Considering once again the applicability of the first sale doctrine of the U.S. Copyright Act to goods manufactured abroad, the U.S. Court of Appeals for Second Circuit followed its recent holding in John Wiley & Sons, Inc. v. Kirtsaeng (see IP Update, Vol. 14, No. 9), concluding that the first sale defense does not apply to goods manufactured outside the United States. Pearson Education, Inc. v. Yadav, et al., 10-2610-cv (2d. Cir., Sept. 19, 2011) (summary order).

Defendants Kumar and Dart Air, appealed from the district court’s decision, which found that they infringed copyrighted works owned by plaintiff’s Pearson Education, John Wiley & Sons, Cengage Learning and McGraw-Hill Companies.   The district court also held the defendants liable for about $285,000 in damages.  The defendants argued on appeal that the district court erred in failing to recognize that the first sale doctrine shields the purchaser of a copyrighted work outside the United States from an infringement claim based on the importation and resale of the work in the United States.

The 2d Circuit recently rejected a similar argument in Kirtsaeng.   The first sale doctrine in U.S. copyright law, codified at 17 U.S.C. §109(a), permits the owner of a work “lawfully made under this title” to resell it without limitations imposed by the copyright holder.  In Kirtsaeng, the court addressed a conflict between the first sale defense and 17 U.S.C. §602 (a)(1), which provides that importation, without the owner’s permission, of a copyrighted work acquired abroad is an act of infringement. 

The 2d Circuit in Kirtsaeng acknowledged the ambiguity in the statutory language of the Copyright Act, remarking that §109(a)’s language specifying that it applied to works “lawfully made under this title” neither compelled or foreclosed an application of the first sale doctrine to works manufactured abroad.  However, the court looked to §602 (a)(1) in conjunction with the Supreme Court’s guidance in Quality King Distributors holding that the first sale defense does not apply to products manufactured abroad. 

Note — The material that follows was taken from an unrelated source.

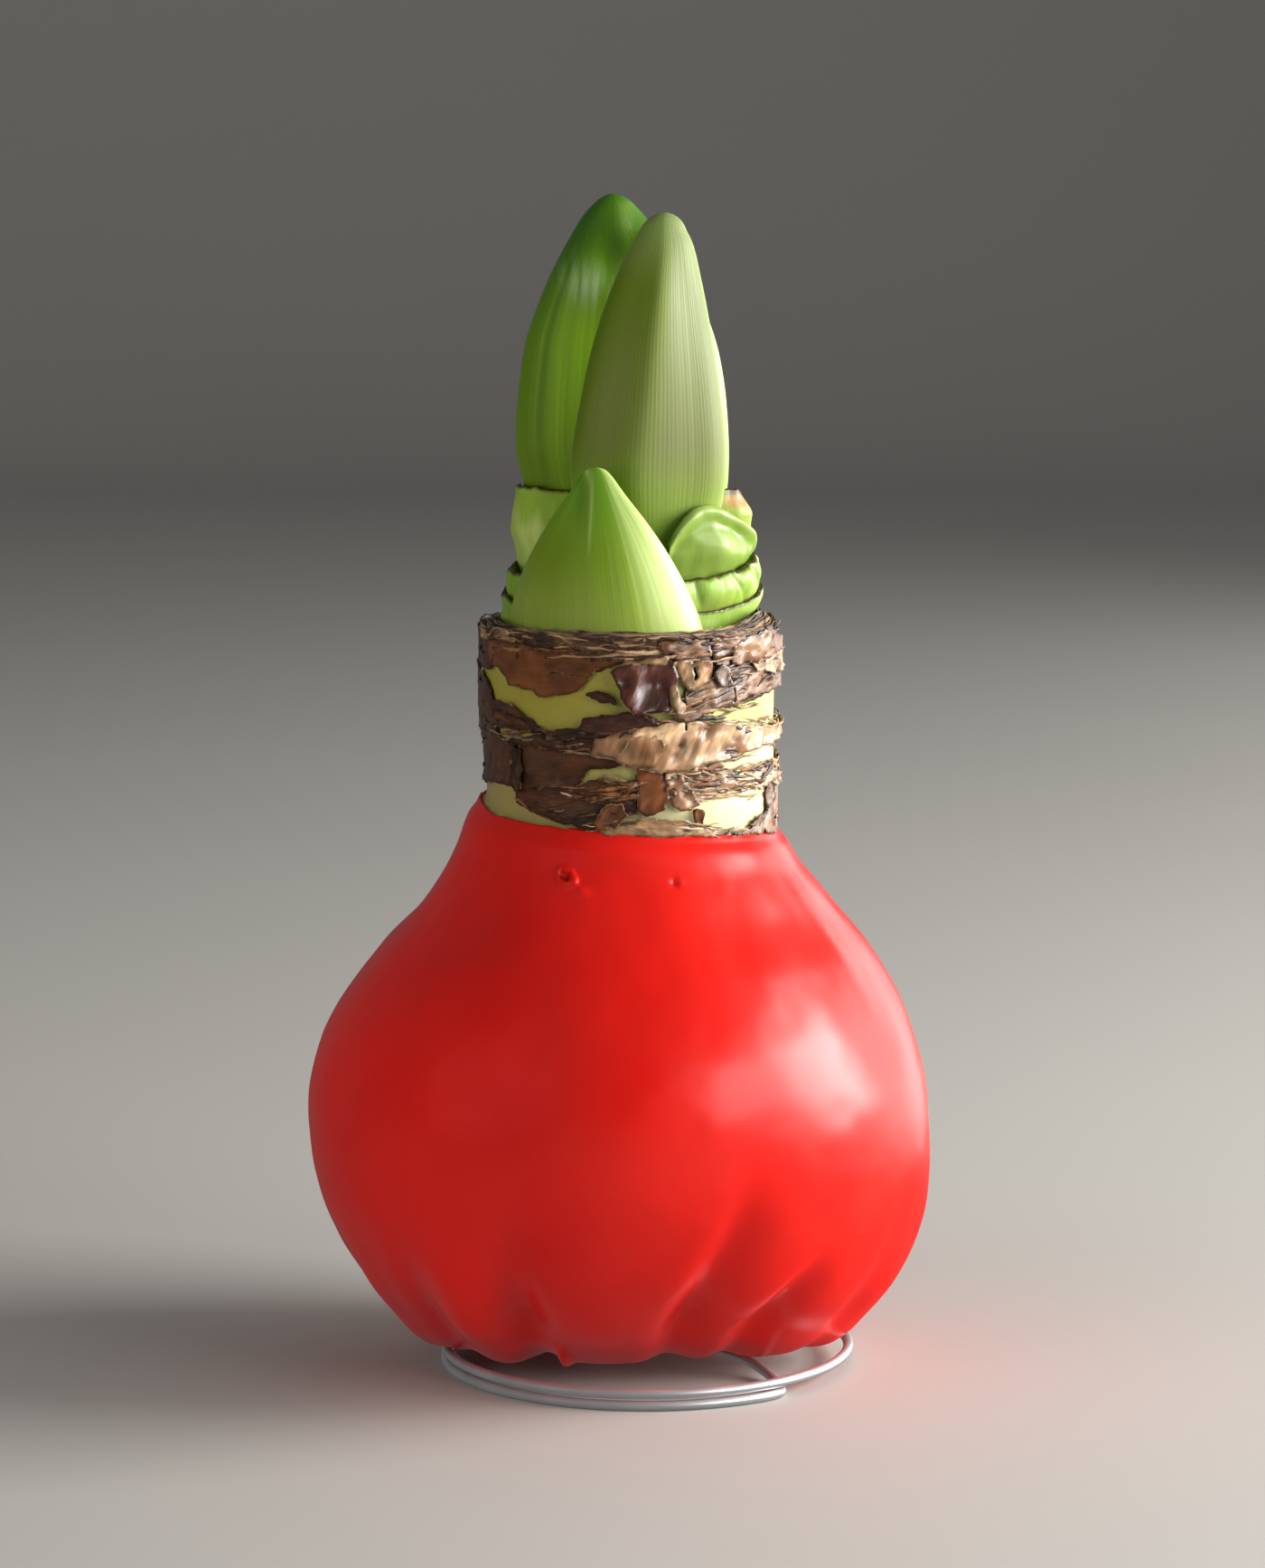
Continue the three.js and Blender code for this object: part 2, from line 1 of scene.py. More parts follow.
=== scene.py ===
"""A waxed amaryllis bulb on a coil of wire: the visible surface of every piece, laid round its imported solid.

Lengths in the shape functions are millimetres, in the frame of the solids. They become metres in a mesh.
"turn" is an angle round an upright axis, seen from above: 0 is the front (-Y), 90 degrees the right (+X).
"""

import math
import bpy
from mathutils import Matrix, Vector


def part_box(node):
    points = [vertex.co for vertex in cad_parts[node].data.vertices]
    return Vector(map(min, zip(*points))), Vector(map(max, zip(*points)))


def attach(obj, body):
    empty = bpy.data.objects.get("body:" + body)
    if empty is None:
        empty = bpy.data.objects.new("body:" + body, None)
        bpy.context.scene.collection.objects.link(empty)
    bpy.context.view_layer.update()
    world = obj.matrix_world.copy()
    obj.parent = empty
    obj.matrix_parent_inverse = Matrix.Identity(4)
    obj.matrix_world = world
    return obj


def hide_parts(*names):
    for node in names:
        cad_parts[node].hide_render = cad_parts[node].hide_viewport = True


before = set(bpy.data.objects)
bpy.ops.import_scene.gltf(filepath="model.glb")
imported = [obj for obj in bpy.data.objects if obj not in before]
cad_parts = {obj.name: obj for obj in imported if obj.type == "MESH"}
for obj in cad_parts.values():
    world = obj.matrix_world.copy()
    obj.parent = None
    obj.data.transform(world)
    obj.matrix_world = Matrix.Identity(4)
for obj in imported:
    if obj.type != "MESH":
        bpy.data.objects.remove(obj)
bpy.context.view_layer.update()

from types import SimpleNamespace

import bpy
import numpy as np
from mathutils import Vector

bl_info = {
    "name": "Waxed amaryllis bulb",
    "version": (1, 0, 0),
    "blender": (4, 5, 0),
    "location": "3D View > Sidebar > Waxed Bulb",
    "description": "Builds a waxed amaryllis bulb with its first shoots on a coiled wire stand",
    "category": "Object",
}

MM = 0.001


def srgb(code):
    """The linear red, green and blue of a colour written as six hexadecimal digits."""
    shown = np.array([int(code[i:i + 2], 16) / 255 for i in (0, 2, 4)])
    return np.where(shown <= 0.04045, shown / 12.92, ((shown + 0.055) / 1.055) ** 2.4)


# ---------------- sizes and colours that a user may change

def length(name, description, default):
    return bpy.props.FloatProperty(name=name, description=description, default=default, unit="LENGTH")


def colour(name, description, code):
    return bpy.props.FloatVectorProperty(name=name, description=description, default=tuple(srgb(code)),
                                         subtype="COLOR", min=0, max=1)


WAX_LOW, WAX_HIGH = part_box("wax_coat")
LEAN = 2.0  # the solid wax reaches this much higher on the left of the neck, and lower on the right


class WaxedBulbSizes(bpy.types.PropertyGroup):
    belly_half: length("Belly half width", "Half the width of the waxed bulb", (WAX_HIGH.x - WAX_LOW.x) / 2)
    neck_radius: length("Neck radius", "The neck over its dry skins", 0.0206)
    wax_top: length("Wax top", "Height where the wax ends on the neck", WAX_HIGH.z - LEAN * MM)
    neck_top: length("Neck top", "Height of the neck's cut rim", 0.1044)
    leaf_top: length("Leaf top", "Height of the back leaf's tip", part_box("back_leaf")[1].z)
    bud_top: length("Bud top", "Height of the flower bud's tip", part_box("flower_bud")[1].z)
    front_top: length("Front shoot top", "Height of the front shoot's tip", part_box("front_shoot")[1].z)
    wire: length("Wire", "Thickness of the wire", 0.0014)
    coil_radius: length("Coil radius", "From the coil's axis to the middle of the wire", 0.0283)


class WaxedBulbColours(bpy.types.PropertyGroup):
    wax: colour("Wax", "Red of the wax coat", "de180e")
    wax_deep: colour("Deep wax", "Red of the wax where it is thick", "c80f07")
    wire: colour("Wire", "Bright drawn wire", "d5d6d8")
    floor: colour("Floor", "Plain pale floor", "b9b6b0")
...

In Pearson Education, the panel, which consisted of Judges McLaughlin, Calabresiand Raggi, did not expound on the merits of Kirtsaeng.   Rather it issued a summary order noting that judgment of the district court must be affirmed because the panel is bound by the court’s decision in Kirtsaeng, unless it were to be reversed by the Supreme Court or the 2d Circuit en banc

Practice Note:   Further consideration of this issue appears likely, as the Supreme Court in Wholesale Corp. v. Omega, S.A. recently considered this issue in an appeal from the U.S. Court of Appeals for the Ninth Circuit.  However, no opinion issued because the Supreme Court divided 4-4 after Justice Kagan recused herself.